SHORT TASK: Set down only the lines running from the one with "Write part 4" to the one with "plate_slots[k] = plate_steel", both lines included, exactly as they stand, please.

ENTRIES SHOWN:
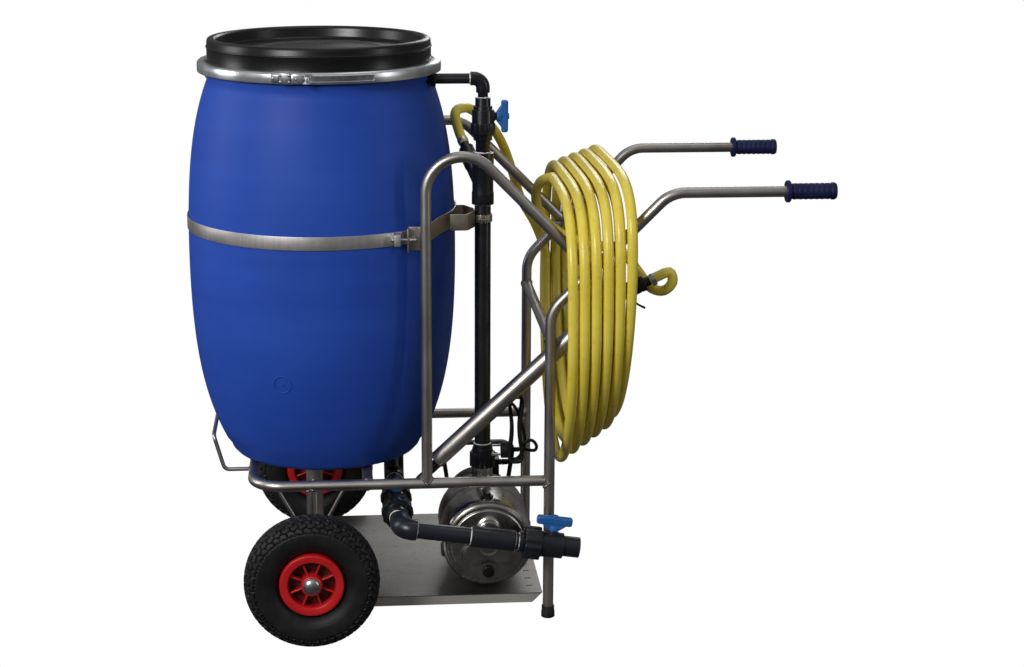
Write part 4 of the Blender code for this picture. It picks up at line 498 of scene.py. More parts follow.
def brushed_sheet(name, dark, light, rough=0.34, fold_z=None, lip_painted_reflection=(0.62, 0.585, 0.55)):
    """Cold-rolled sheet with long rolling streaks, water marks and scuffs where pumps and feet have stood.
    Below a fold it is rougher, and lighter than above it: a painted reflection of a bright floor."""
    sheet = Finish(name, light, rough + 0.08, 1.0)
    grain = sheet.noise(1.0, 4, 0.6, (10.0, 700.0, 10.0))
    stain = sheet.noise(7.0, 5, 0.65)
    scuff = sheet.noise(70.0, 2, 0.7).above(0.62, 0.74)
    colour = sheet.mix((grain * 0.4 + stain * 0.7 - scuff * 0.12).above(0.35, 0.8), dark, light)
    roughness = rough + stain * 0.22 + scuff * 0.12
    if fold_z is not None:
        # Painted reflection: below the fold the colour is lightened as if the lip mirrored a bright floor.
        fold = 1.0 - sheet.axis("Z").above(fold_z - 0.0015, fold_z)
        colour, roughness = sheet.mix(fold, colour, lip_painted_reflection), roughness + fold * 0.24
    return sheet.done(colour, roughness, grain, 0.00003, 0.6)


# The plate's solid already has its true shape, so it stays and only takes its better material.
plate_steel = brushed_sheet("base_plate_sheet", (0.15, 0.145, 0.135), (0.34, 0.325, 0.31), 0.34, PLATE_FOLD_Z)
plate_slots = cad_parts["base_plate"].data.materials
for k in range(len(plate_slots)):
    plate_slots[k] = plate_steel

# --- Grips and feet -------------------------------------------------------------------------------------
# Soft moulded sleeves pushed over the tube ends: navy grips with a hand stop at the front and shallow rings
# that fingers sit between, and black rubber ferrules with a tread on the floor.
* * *
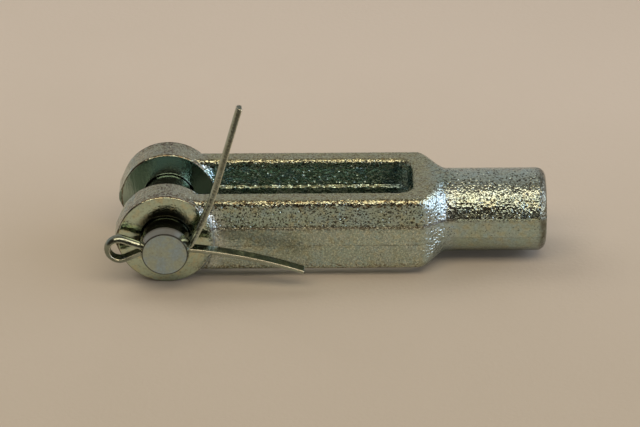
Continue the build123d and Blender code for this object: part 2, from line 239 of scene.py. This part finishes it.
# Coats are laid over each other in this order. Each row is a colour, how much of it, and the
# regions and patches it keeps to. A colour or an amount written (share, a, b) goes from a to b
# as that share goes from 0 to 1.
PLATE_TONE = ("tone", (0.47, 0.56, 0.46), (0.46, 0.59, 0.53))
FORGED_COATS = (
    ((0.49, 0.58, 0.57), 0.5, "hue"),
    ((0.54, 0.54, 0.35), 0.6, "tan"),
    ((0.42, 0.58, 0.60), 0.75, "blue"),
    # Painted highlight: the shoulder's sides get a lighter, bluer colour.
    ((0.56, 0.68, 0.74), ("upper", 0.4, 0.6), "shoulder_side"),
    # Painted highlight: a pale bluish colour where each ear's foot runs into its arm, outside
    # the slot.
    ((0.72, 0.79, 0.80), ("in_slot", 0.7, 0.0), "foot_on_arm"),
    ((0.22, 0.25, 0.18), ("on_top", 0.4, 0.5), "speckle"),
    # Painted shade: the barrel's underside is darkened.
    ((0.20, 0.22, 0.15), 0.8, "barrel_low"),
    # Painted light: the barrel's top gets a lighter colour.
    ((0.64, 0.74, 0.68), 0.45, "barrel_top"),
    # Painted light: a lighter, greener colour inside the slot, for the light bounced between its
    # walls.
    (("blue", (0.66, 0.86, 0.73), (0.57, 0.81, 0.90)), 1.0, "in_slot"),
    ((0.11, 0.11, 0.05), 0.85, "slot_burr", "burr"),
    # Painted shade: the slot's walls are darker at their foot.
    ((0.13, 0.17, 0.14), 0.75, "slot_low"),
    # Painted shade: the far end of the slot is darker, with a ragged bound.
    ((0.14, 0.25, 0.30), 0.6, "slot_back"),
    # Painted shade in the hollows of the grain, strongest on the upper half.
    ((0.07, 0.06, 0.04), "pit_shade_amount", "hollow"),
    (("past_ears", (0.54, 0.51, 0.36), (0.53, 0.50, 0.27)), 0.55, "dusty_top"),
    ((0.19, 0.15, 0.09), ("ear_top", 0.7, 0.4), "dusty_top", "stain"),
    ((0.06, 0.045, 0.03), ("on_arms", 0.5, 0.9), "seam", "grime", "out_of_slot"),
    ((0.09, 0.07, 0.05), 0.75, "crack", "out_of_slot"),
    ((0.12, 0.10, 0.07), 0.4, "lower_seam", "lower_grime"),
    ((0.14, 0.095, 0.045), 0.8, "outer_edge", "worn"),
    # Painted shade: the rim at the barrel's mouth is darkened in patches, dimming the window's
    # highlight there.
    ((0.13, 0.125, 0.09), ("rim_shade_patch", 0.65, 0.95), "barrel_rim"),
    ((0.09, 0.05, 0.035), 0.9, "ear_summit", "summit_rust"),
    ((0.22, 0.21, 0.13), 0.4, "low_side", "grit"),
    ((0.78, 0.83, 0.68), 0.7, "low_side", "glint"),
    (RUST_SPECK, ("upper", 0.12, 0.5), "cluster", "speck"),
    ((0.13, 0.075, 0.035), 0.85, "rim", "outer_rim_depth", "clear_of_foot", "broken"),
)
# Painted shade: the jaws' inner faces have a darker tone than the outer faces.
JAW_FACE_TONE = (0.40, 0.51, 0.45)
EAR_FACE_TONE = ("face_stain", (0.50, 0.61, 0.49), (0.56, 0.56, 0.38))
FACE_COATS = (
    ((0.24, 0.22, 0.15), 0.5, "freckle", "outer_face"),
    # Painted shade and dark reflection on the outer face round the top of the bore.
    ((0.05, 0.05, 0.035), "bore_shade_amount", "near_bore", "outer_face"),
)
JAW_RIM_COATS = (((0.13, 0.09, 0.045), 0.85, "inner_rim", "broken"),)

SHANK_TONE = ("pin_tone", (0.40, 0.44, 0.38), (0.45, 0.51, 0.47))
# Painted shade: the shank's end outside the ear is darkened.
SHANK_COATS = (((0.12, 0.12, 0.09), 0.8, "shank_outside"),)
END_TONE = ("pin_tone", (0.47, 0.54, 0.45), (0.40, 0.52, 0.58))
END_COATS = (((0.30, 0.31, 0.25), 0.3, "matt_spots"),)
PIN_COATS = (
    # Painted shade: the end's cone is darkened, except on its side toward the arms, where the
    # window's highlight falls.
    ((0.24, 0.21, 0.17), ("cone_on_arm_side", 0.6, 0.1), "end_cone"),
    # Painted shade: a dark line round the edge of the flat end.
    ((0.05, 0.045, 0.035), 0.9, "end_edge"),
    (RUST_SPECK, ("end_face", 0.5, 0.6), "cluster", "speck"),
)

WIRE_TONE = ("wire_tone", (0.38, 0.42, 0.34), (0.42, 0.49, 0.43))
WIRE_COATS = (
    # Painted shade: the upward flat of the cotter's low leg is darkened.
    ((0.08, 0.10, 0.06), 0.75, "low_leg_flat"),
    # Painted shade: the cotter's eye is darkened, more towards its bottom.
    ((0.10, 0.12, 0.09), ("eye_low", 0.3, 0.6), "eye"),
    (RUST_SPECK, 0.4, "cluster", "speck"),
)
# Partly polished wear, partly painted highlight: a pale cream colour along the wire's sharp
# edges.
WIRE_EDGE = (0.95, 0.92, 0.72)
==
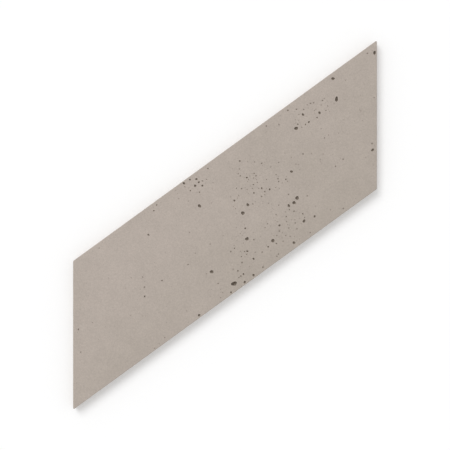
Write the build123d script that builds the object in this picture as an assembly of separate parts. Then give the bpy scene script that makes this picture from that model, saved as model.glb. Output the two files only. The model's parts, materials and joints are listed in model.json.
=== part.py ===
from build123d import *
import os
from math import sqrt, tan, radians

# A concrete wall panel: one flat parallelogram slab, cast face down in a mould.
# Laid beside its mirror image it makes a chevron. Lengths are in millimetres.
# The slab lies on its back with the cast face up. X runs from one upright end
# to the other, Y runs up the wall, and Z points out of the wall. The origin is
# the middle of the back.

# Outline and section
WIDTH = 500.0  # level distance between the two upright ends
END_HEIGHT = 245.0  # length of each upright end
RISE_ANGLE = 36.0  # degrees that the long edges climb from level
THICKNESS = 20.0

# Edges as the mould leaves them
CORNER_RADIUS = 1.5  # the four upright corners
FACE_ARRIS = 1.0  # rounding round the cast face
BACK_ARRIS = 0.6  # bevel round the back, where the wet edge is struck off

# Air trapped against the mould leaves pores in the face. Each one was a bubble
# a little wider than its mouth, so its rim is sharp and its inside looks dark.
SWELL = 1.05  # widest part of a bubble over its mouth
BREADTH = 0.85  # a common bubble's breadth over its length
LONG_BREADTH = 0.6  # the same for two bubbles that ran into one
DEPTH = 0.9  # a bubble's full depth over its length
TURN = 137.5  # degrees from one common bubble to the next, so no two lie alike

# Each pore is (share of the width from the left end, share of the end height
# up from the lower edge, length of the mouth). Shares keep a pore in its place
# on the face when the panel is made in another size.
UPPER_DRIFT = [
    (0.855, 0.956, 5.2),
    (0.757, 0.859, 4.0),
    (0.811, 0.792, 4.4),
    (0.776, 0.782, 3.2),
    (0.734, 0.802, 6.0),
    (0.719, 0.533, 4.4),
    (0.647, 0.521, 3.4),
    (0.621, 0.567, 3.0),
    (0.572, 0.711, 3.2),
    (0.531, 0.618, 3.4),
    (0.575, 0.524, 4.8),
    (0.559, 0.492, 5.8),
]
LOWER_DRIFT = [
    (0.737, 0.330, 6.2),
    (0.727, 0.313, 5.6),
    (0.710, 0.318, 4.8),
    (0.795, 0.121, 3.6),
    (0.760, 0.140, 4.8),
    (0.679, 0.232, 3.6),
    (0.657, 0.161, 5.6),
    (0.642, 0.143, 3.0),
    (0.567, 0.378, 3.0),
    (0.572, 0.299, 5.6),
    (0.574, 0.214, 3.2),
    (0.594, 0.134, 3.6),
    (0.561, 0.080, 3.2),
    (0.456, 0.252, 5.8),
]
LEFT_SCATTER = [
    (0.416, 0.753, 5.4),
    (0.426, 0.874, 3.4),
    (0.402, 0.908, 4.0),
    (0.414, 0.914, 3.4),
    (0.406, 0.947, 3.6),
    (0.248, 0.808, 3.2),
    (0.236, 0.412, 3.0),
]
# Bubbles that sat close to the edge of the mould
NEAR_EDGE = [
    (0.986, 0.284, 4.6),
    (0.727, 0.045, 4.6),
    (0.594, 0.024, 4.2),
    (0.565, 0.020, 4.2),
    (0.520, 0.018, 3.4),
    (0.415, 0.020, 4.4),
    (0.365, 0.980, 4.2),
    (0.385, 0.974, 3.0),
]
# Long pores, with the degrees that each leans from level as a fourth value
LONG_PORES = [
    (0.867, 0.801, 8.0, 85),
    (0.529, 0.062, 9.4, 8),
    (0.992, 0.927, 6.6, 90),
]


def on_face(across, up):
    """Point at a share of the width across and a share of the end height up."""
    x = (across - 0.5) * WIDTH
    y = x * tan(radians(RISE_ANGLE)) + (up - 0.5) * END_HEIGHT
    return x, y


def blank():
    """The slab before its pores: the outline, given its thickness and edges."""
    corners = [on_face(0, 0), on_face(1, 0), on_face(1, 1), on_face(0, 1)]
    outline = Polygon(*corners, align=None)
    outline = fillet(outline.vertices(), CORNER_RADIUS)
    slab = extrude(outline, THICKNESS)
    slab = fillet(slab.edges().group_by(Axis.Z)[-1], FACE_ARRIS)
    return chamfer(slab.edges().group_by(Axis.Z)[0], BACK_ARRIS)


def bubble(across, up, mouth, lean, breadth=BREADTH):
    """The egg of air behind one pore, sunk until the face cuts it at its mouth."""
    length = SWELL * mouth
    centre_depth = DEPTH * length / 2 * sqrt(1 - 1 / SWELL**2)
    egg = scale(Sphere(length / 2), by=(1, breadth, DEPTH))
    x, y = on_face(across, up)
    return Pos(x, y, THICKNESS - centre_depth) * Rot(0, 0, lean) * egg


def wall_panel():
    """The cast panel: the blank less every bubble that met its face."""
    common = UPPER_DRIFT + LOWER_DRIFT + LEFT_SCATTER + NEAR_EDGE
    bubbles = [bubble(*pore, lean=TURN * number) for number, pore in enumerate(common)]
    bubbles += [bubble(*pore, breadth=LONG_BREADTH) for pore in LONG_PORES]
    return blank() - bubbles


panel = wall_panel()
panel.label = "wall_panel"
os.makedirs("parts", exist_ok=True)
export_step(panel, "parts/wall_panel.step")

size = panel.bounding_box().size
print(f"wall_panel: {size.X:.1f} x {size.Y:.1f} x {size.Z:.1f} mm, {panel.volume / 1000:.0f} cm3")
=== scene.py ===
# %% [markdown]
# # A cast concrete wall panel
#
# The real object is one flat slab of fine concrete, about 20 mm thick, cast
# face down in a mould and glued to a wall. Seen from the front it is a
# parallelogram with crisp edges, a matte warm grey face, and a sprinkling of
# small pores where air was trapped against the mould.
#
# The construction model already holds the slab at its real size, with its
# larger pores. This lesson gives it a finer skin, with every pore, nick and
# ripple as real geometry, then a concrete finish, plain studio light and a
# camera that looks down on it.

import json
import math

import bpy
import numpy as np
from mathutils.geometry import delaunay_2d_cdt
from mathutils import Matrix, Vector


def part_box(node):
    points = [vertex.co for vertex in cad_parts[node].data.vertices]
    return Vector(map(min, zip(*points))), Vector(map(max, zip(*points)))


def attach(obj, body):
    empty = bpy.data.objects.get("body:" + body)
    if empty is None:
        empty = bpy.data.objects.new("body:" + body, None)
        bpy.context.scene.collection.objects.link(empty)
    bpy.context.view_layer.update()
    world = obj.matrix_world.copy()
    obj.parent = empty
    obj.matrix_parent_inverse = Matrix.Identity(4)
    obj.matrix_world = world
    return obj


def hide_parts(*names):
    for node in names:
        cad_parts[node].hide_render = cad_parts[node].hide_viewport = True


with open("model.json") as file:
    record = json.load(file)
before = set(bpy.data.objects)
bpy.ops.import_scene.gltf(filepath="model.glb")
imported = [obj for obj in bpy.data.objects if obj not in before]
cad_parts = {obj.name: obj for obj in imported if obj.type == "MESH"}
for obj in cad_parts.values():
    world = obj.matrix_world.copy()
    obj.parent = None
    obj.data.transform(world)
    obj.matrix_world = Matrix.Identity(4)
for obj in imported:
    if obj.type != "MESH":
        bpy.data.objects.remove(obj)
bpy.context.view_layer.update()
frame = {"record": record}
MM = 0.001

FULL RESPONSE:
Write part 4 of the Blender code for this picture. It picks up at line 498 of scene.py. More parts follow.
def brushed_sheet(name, dark, light, rough=0.34, fold_z=None, lip_painted_reflection=(0.62, 0.585, 0.55)):
    """Cold-rolled sheet with long rolling streaks, water marks and scuffs where pumps and feet have stood.
    Below a fold it is rougher, and lighter than above it: a painted reflection of a bright floor."""
    sheet = Finish(name, light, rough + 0.08, 1.0)
    grain = sheet.noise(1.0, 4, 0.6, (10.0, 700.0, 10.0))
    stain = sheet.noise(7.0, 5, 0.65)
    scuff = sheet.noise(70.0, 2, 0.7).above(0.62, 0.74)
    colour = sheet.mix((grain * 0.4 + stain * 0.7 - scuff * 0.12).above(0.35, 0.8), dark, light)
    roughness = rough + stain * 0.22 + scuff * 0.12
    if fold_z is not None:
        # Painted reflection: below the fold the colour is lightened as if the lip mirrored a bright floor.
        fold = 1.0 - sheet.axis("Z").above(fold_z - 0.0015, fold_z)
        colour, roughness = sheet.mix(fold, colour, lip_painted_reflection), roughness + fold * 0.24
    return sheet.done(colour, roughness, grain, 0.00003, 0.6)


# The plate's solid already has its true shape, so it stays and only takes its better material.
plate_steel = brushed_sheet("base_plate_sheet", (0.15, 0.145, 0.135), (0.34, 0.325, 0.31), 0.34, PLATE_FOLD_Z)
plate_slots = cad_parts["base_plate"].data.materials
for k in range(len(plate_slots)):
    plate_slots[k] = plate_steel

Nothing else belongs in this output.